Ese universo paralelo de lo digital se rige en el fondo con las mismas normas humanas que el analógico, solo que multiplicado a todo su potencial espacial, lo global, y temporal, lo inmediato, algo hasta ahora desconocido. De modo que el debate gira sobre a la conveniencia, la necesidad y la posibilidad real de definir un nuevo marco de reglas para ese entorno infinito, democrático y anárquico. Y como ocurre en las otras esferas de la globalización, una primera dificultad surge a la hora de adecuar los planos nacionales, donde por lo general se conoce y aplica la regulación, a los transnacionales, donde opera Internet, a lo que se une la falta de instituciones globales eficaces que aborden estas cuestiones.
Así que, mientras diversas iniciativas tratan de diseñar un consenso amplio y lo más global posible, lo que se aplica es una mezcla de legislaciones nacionales, pragmatismo y sentido común, siempre aderezado de las correspondientes circunstancias políticas.
La libertad de expresión es uno de los principales campos de batalla en este debate y sus realidades son sumamente diversas. Por citar solo algunos ejemplos, van desde acciones como el bloqueo de Twitter en Turquía –más tarde anulado por el propio Tribunal Constitucional de aquel país–, al reciente asesinato de blogueros en Bangladesh o a la detención de tuiteros en varios países occidentales, incluido España, por manifestaciones –en 140 caracteres– que atentan presuntamente contra la dignidad de las personas. Una de las consecuencias más palpables de esta nueva situación es la revisión de las leyes que abordan los llamados delitos de odio, al ser la Red, amparada a menudo por el anonimato, un terreno más que fértil en este sentido.
Otro caso de relevancia mundial es el magistral uso que Daesh –término que identifica al Estado Islámico– hace de la comunicación y de las redes sociales para extender su brutalidad y su horror, y la discusión global sobre si sus vídeos y comunicados aportan realmente información –y por tanto deben ser difundidos– o son sólo propaganda.
Pero si bien es cierto que Internet logra amplificar hasta lo impensable el impacto, no deja de ser solo un vehículo. Por ello, aunque las sociedades democráticas adapten sus regulaciones a los nuevos tiempos y a los nuevos formatos, no deben olvidar que la libertad de expresión es uno de los pilares sobre los que se asientan.

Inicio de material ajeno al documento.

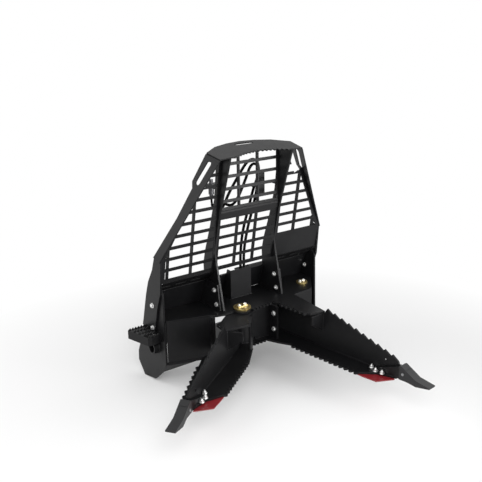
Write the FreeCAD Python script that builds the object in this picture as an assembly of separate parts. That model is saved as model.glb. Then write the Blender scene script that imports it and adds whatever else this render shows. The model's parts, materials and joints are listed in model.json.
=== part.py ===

Además de a los contenidos, el debate regulatorio afecta también a las propias autopistas de la información. Nacida de la necesidad de intercambiar datos entre ordenadores y desarrollada inicialmente por el Departamento de Defensa de Estados Unidos, la World Wide Web dio primero el salto a la comunidad académica e investigadora, y de ahí a la comercial hasta convertirse en el complejísimo entramado que es hoy. Este proceso, sin embargo, se ha caracterizado por no estar controlado ni por los gobiernos, ni por una sola persona, grupo u organización, una característica que, según sus defensores, ha hecho posible llegar hasta el grado de evolución actual.
Así pues, los recientes y cada vez más intensos intentos por someter la Red a esquemas más ortodoxos de control –impulsados, entre otros, por algunos gobiernos– entran de lleno en la conversación sobre el futuro de la gobernanza global de Internet. Fiel a su naturaleza, esta podría ser, de hecho, el motor de un nuevo tipo de un organismo mundial, admitido y reconocido por todos, en el que pudieran participar en igualdad de condiciones los diferentes tipos de actores involucrados, tanto estatales como no estatales, comerciales y sin ánimo de lucro.
Pero frente a una posible centralización, surge también con fuerza la tendencia a la fragmentación en grandes redes regionales que aspiran a fijar sus propias normas sin pasar por el consenso global. La china, con su intento por impedir el acceso de sus ciudadanos a un sistema abierto es probablemente la más significativa.
El otro gran frente abierto es el que algunos han llamado “la cuarta generación de derechos humanos”: los derechos digitales, desde el libre acceso a la Red, pasando por la privacidad o la defensa de la libertad de expresión.
Internet es, junto con la telefonía móvil, el invento que más rápido y más profundo impacto ha tenido en las vidas de los ciudadanos de todo el mundo, acercándolo, ahora sí, a la idea de la aldea global. Como en otros ámbitos de la globalización, su regulación debe ir dirigida a impedir abusos, nada más, ni nada menos. Su magia procede en gran medida de la libertad y la creatividad con que se ha producido su desarrollo y así debería continuar.